Un nouveau record !
La déforestation en Amazonie brésilienne a atteint un nouveau sommet au cours des quatre premiers mois de cette année 2020, avec 1 202 kilomètres carrés de forêt anéantis selon des données publiées vendredi par l’Institut national de recherche spatiale du Brésil (INPE) qui utilise des images satellites pour suivre la destruction. Il s’agit d’une augmentation de 55% par rapport à la même période l’an dernier et le chiffre le plus élevé pour les quatre premiers mois de l’année depuis le début des enregistrements de ces données.
Cela n’a pas attiré beaucoup d’attention d’un monde concentré sur la crise du coronavirus mais cette déforestation fait craindre une répétition de la dévastation record de l’année dernière, ou pire encore.
Une question politique
Les chiffres soulèvent de nouvelles questions sur la façon dont le Brésil protège sa part de la plus grande forêt tropicale du monde sous la présidence de Jair Bolsonaro qui est un sceptique parmi les sceptiques en matière de changement climatique et qui préconise l’ouverture des terres protégées à l’exploitation minière et à l’agriculture. Malheureusement, nous pouvons nous attendre cette année à des incendies et une déforestation record. L’année dernière déjà, au cours de la première année de Bolsonaro au pouvoir, la déforestation a grimpé de 85% en Amazonie brésilienne, pour 10 123 kilomètres carrés de forêts brûlées.
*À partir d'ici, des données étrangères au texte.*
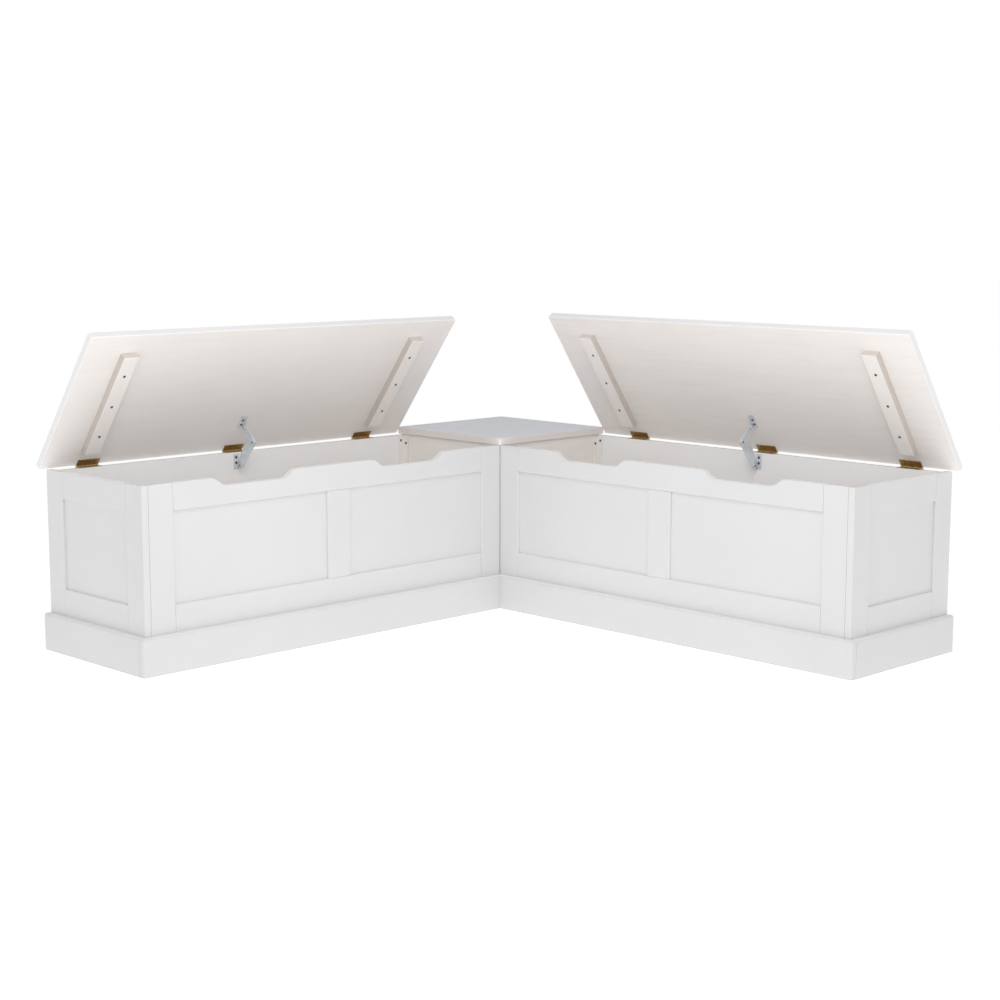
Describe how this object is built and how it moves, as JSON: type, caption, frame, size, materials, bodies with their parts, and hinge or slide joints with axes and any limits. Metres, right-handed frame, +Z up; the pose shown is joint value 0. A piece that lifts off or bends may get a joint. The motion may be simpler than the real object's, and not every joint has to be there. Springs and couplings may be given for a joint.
{
  "type": "corner storage bench",
  "caption": "L-shaped corner bench on a plinth with framed and panelled fronts, hinged lids over storage on both arms, folding lid stays and a fixed corner seat.",
  "frame": {"origin": "middle of the bounding box in plan, on the floor", "axes": "+Z up; +X along the right arm away from the room corner; -Y along the left arm away from the room corner; the walls stand behind +Y and -X"},
  "size_m": [1.623, 1.6236, 0.8106],
  "materials": {
    "painted_wood": "white satin paint over softwood, faint grain",
    "brass": "satin brass, slightly coppery",
    "zinc_plate": "dull zinc plate",
    "screw_steel": "dark steel"
  },
  "bodies": {
    "carcass": {"body_screws": "screw_steel", "corner_cleats": "painted_wood", "corner_post": "painted_wood", "corner_seat": "painted_wood", "left_back_board": "painted_wood", "left_bottom_board": "painted_wood", "left_cleats": "painted_wood", "left_divider": "painted_wood", "left_end_back_stile": "painted_wood", "left_end_bottom_rail": "painted_wood", "left_end_front_stile": "painted_wood", "left_end_panel": "painted_wood", "left_end_top_rail": "painted_wood", "left_front_bottom_rail": "painted_wood", "left_front_inner_panel": "painted_wood", "left_front_inner_stile": "painted_wood", "left_front_muntin": "painted_wood", "left_front_outer_panel": "painted_wood", "left_front_outer_stile": "painted_wood", "left_front_top_rail": "painted_wood", "left_hinge_leaves": "brass", "left_plinth_end": "painted_wood", "left_plinth_front": "painted_wood", "left_stay_base_bracket": "zinc_plate", "right_back_board": "painted_wood", "right_bottom_board": "painted_wood", "right_cleats": "painted_wood", "right_divider": "painted_wood", "right_end_back_stile": "painted_wood", "right_end_bottom_rail": "painted_wood", "right_end_front_stile": "painted_wood", "right_end_panel": "painted_wood", "right_end_top_rail": "painted_wood", "right_front_bottom_rail": "painted_wood", "right_front_inner_panel": "painted_wood", "right_front_inner_stile": "painted_wood", "right_front_muntin": "painted_wood", "right_front_outer_panel": "painted_wood", "right_front_outer_stile": "painted_wood", "right_front_top_rail": "painted_wood", "right_hinge_leaves": "brass", "right_plinth_end": "painted_wood", "right_plinth_front": "painted_wood", "right_stay_base_bracket": "zinc_plate"},
    "right_lid": {"right_lid_board": "painted_wood", "right_lid_inner_batten": "painted_wood", "right_lid_outer_batten": "painted_wood", "right_lid_screws": "screw_steel", "right_lid_hinge_leaves": "brass", "right_stay_lid_bracket": "zinc_plate"},
    "right_stay_lower": {"right_stay_lower_link": "zinc_plate"},
    "right_stay_upper": {"right_stay_upper_link": "zinc_plate"},
    "left_lid": {"left_lid_board": "painted_wood", "left_lid_inner_batten": "painted_wood", "left_lid_outer_batten": "painted_wood", "left_lid_screws": "screw_steel", "left_lid_hinge_leaves": "brass", "left_stay_lid_bracket": "zinc_plate"},
    "left_stay_lower": {"left_stay_lower_link": "zinc_plate"},
    "left_stay_upper": {"left_stay_upper_link": "zinc_plate"}
  },
  "joints": [
    {"name": "right_lid_hinge", "type": "hinge", "parent": "carcass", "child": "right_lid", "pos_m": [0.22152, 0.79773, 0.4516], "axis": [-1, 0, 0], "range_deg": [-55, 20]},
    {"name": "right_stay_base_pivot", "type": "hinge", "parent": "carcass", "child": "right_stay_lower", "pos_m": [0.20152, 0.76473, 0.4146], "axis": [-1, 0, 0], "range_deg": [-55, 20]},
    {"name": "right_stay_elbow", "type": "hinge", "parent": "right_stay_lower", "child": "right_stay_upper", "pos_m": [0.20152, 0.70844, 0.48383], "axis": [-1, 0, 0], "range_deg": [-20, 55]},
    {"name": "left_lid_hinge", "type": "hinge", "parent": "carcass", "child": "left_lid", "pos_m": [-0.79798, -0.22177, 0.4516], "axis": [0, -1, 0], "range_deg": [-53, 22]},
    {"name": "left_stay_base_pivot", "type": "hinge", "parent": "carcass", "child": "left_stay_lower", "pos_m": [-0.76498, -0.21777, 0.4146], "axis": [0, -1, 0], "range_deg": [-53, 22]},
    {"name": "left_stay_elbow", "type": "hinge", "parent": "left_stay_lower", "child": "left_stay_upper", "pos_m": [-0.7063, -0.21777, 0.48183], "axis": [0, -1, 0], "range_deg": [-22, 53]}
  ],
  "couplings": [
    {"joint": "right_stay_base_pivot", "follows": "right_lid_hinge", "ratio": 1},
    {"joint": "right_stay_elbow", "follows": "right_lid_hinge", "ratio": -1},
    {"joint": "left_stay_base_pivot", "follows": "left_lid_hinge", "ratio": 1},
    {"joint": "left_stay_elbow", "follows": "left_lid_hinge", "ratio": -1}
  ]
}
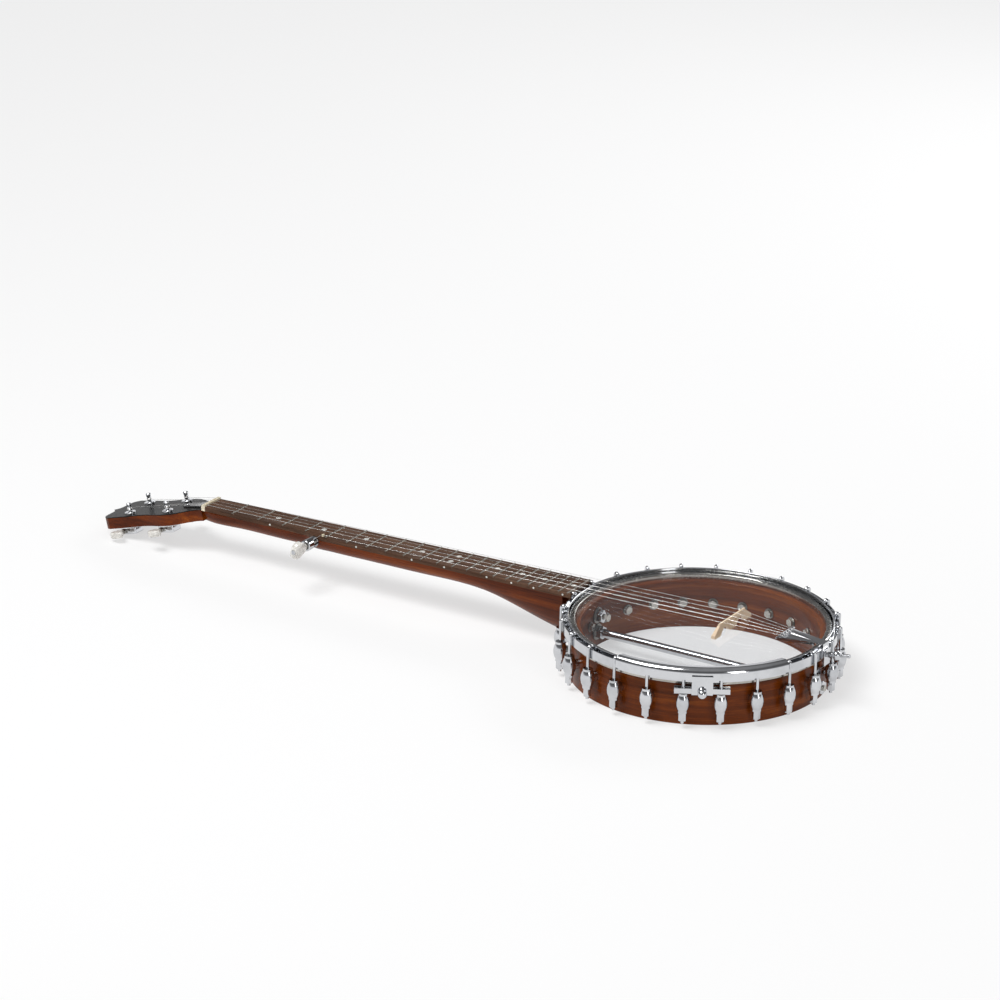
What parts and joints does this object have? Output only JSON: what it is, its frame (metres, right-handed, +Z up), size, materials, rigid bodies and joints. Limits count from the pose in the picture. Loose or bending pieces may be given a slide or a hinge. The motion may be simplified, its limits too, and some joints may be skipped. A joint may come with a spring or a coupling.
{
  "type": "banjo",
  "caption": "Open-back banjo with a clear drum head, wooden rim and neck, hook-tensioned hoop, geared tuners, armrest and adjustable tailpiece.",
  "frame": {"origin": "centre of the underside of the whole instrument's box, lying on its back on the rim's edge", "axes": "+Z up out of the drum head, +X from headstock to tailpiece, -Y the fifth-string side"},
  "size_m": [0.9458, 0.3108, 0.0739],
  "materials": {
    "chrome": "polished chrome plate",
    "nickel_steel": "nickel-plated steel",
    "rim_wood": "gloss brown stain over laminated maple",
    "neck_wood": "gloss red-brown stain",
    "rosewood": "oiled open grain",
    "maple": "bare, smooth",
    "bone": "polished bone",
    "pearl": "pearl",
    "clear_film": "clear polyester film",
    "black_veneer": "gloss black overlay",
    "black_plastic": "gloss black",
    "string_steel": "plain steel wire",
    "button_white": "pearloid white"
  },
  "bodies": {
    "body": {"armrest_clamp": "chrome", "armrest_plate": "chrome", "armrest_post": "chrome", "armrest_screw": "chrome", "bracket_hooks": "chrome", "bracket_nuts": "chrome", "bracket_shoes": "chrome", "bridge": "maple", "bridge_top": "maple", "coordinator_rod": "chrome", "drum_head": "clear_film", "fifth_peg_housing": "chrome", "fifth_string_nut": "bone", "fingerboard": "rosewood", "flesh_hoop": "nickel_steel", "frets": "nickel_steel", "hanger_bolts": "nickel_steel", "headstock_veneer": "black_veneer", "neck": "neck_wood", "nut": "bone", "position_dots": "pearl", "pot_washers": "nickel_steel", "rim_shell": "rim_wood", "rod_nuts": "chrome", "shoe_bolts": "nickel_steel", "strings": "string_steel", "tailpiece_body": "chrome", "tailpiece_bolt": "chrome", "tailpiece_hanger": "chrome", "tailpiece_thumb_nut": "chrome", "tension_hoop": "chrome", "tone_ring": "nickel_steel", "truss_cover_screws": "chrome", "truss_rod": "nickel_steel", "truss_rod_cover": "black_plastic", "tuner_base_plates": "chrome", "tuner_bushings": "chrome", "tuner_housings": "chrome", "tuner_screws": "chrome"},
    "tuner_1_post": {"tuner_post_1": "chrome", "tuner_winding_1": "string_steel"},
    "tuner_1_button": {"tuner_button_1": "button_white", "tuner_worm_1": "nickel_steel"},
    "tuner_2_post": {"tuner_post_2": "chrome", "tuner_winding_2": "string_steel"},
    "tuner_2_button": {"tuner_button_2": "button_white", "tuner_worm_2": "nickel_steel"},
    "tuner_3_post": {"tuner_post_3": "chrome", "tuner_winding_3": "string_steel"},
    "tuner_3_button": {"tuner_button_3": "button_white", "tuner_worm_3": "nickel_steel"},
    "tuner_4_post": {"tuner_post_4": "chrome", "tuner_winding_4": "string_steel"},
    "tuner_4_button": {"tuner_button_4": "button_white", "tuner_worm_4": "nickel_steel"},
    "fifth_peg_spool": {"fifth_peg_post": "nickel_steel", "fifth_peg_winding": "string_steel"},
    "fifth_peg_knob": {"fifth_peg_button": "button_white", "fifth_peg_shaft": "nickel_steel", "fifth_peg_screw": "chrome"}
  },
  "joints": [
    {"name": "tuner_1_post_turn", "type": "hinge", "parent": "body", "child": "tuner_1_post", "pos_m": [-0.38377, 0.019, 0.04229], "axis": [-0.2495, 0, 0.9684], "continuous": true},
    {"name": "tuner_1_button_turn", "type": "hinge", "parent": "body", "child": "tuner_1_button", "pos_m": [-0.3876, 0.019, 0.02209], "axis": [0, 1, 0], "continuous": true},
    {"name": "tuner_2_post_turn", "type": "hinge", "parent": "body", "child": "tuner_2_post", "pos_m": [-0.43606, 0.019, 0.02881], "axis": [-0.2495, 0, 0.9684], "continuous": true},
    {"name": "tuner_2_button_turn", "type": "hinge", "parent": "body", "child": "tuner_2_button", "pos_m": [-0.43989, 0.019, 0.00862], "axis": [0, 1, 0], "continuous": true},
    {"name": "tuner_3_post_turn", "type": "hinge", "parent": "body", "child": "tuner_3_post", "pos_m": [-0.43606, -0.019, 0.02881], "axis": [-0.2495, 0, 0.9684], "continuous": true},
    {"name": "tuner_3_button_turn", "type": "hinge", "parent": "body", "child": "tuner_3_button", "pos_m": [-0.43989, -0.019, 0.00862], "axis": [0, -1, 0], "continuous": true},
    {"name": "tuner_4_post_turn", "type": "hinge", "parent": "body", "child": "tuner_4_post", "pos_m": [-0.38377, -0.019, 0.04229], "axis": [-0.2495, 0, 0.9684], "continuous": true},
    {"name": "tuner_4_button_turn", "type": "hinge", "parent": "body", "child": "tuner_4_button", "pos_m": [-0.3876, -0.019, 0.02209], "axis": [0, -1, 0], "continuous": true},
    {"name": "fifth_peg_knob_turn", "type": "hinge", "parent": "body", "child": "fifth_peg_knob", "pos_m": [-0.1819, -0.02349, 0.05264], "axis": [0, -1, 0], "continuous": true},
    {"name": "fifth_peg_spool_turn", "type": "hinge", "parent": "body", "child": "fifth_peg_spool", "pos_m": [-0.1819, -0.02349, 0.05264], "axis": [0, -1, 0], "continuous": true}
  ],
  "couplings": [
    {"joint": "tuner_1_post_turn", "follows": "tuner_1_button_turn", "ratio": 0.071429},
    {"joint": "tuner_2_post_turn", "follows": "tuner_2_button_turn", "ratio": 0.071429},
    {"joint": "tuner_3_post_turn", "follows": "tuner_3_button_turn", "ratio": 0.071429},
    {"joint": "tuner_4_post_turn", "follows": "tuner_4_button_turn", "ratio": 0.071429},
    {"joint": "fifth_peg_spool_turn", "follows": "fifth_peg_knob_turn", "ratio": 0.25}
  ]
}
Cette perte – presque la taille du Liban – a alimenté l’alerte mondiale sur l’avenir de la forêt tropicale, considérée comme vitale pour freiner le changement climatique.
Cette destruction a été provoquée par des incendies de forêt record qui ont fait rage en Amazonie de mai à octobre, en plus de l’exploitation forestière illégale, de l’exploitation minière et de l’agriculture sur des terres protégées. La tendance à ce jour en 2020 est d’autant plus inquiétante que la haute saison habituelle de déforestation ne commence que fin mai.
Sous Bolsonaro, l’agence environnementale IBAMA a dû faire face à des réductions de personnel et de budget et est fragilisée dans sa lutte contre les incendies qui sont souvent causés par des fermiers illégaux et des éleveurs qui détruisent les arbres à grands renforts de bulldozers et les brûlent ensuite. La mollesse dans l’application des lois signifie que les amendes sont ignorées et que les mauvaises pratiques perdurent. L’année dernière, les incendies en Amazonie ont fait la une des journaux internationaux lorsque la fumée qui en a résulté s’est envolée sur Sao Paulo, bloquant le soleil à la mi-journée. La condamnation généralisée des ONG, des groupes de défense des droits de l’homme, des chefs d’entreprise, des célébrités et des dirigeants politiques européens ainsi que les appels mondiaux au boycott des entreprises et des produits brésiliens ont incité Bolsonaro à mobiliser l’armée pour l’aider à lutter contre les incendies. Pourtant, Bolsonaro a poursuivi avec des politiques et des actions qui augmenteront néanmoins la déforestation et les incendies, affirment les experts.
L’impact du COVID-19
La pandémie de coronavirus ne fait que compliquer les choses en Amazonie. Le Brésil, qui détient plus de 60% de l’Amazonie, est l’épicentre de la pandémie en Amérique latine, avec près de 10 000 décès à ce jour. L’État d’Amazonas, largement couvert de forêts, a été l’un des plus durement touchés. On craint ainsi les effets potentiellement dévastateurs que le virus pourrait avoir sur les communautés autochtones, qui sont historiquement vulnérables aux maladies extérieures et qui auraient donc moins de capacité de protéger leur forêt.
Risque de point de basculement
L’accélération de la déforestation, de la dégradation des forêts et de la sécheresse en Amazonie est une grande préoccupation pour les scientifiques qui avertissent que le biome entier peut être proche d’un point de basculement où de grandes zones de forêt tropicale humide pourraient passer à des forêts tropicales sèches et à la savane. Une telle transition pourrait avoir des conséquences dramatiques sur les précipitations régionales, la zone de convergence inter tropicale pouvant se déplacer vers le nord, conduisant à des conditions plus sèches à travers le grenier à pain de l’Amérique du Sud et les principales zones urbaines. L’impact sur les économies régionales pourrait être substantiel, tandis que l’impact sur la fonction des écosystèmes et la biodiversité de l’Amazonie pourrait être dévastateur. Sur ce vaste territoire, souvent qualifié de poumon de la planète, la vigilance est aujourd’hui de mise.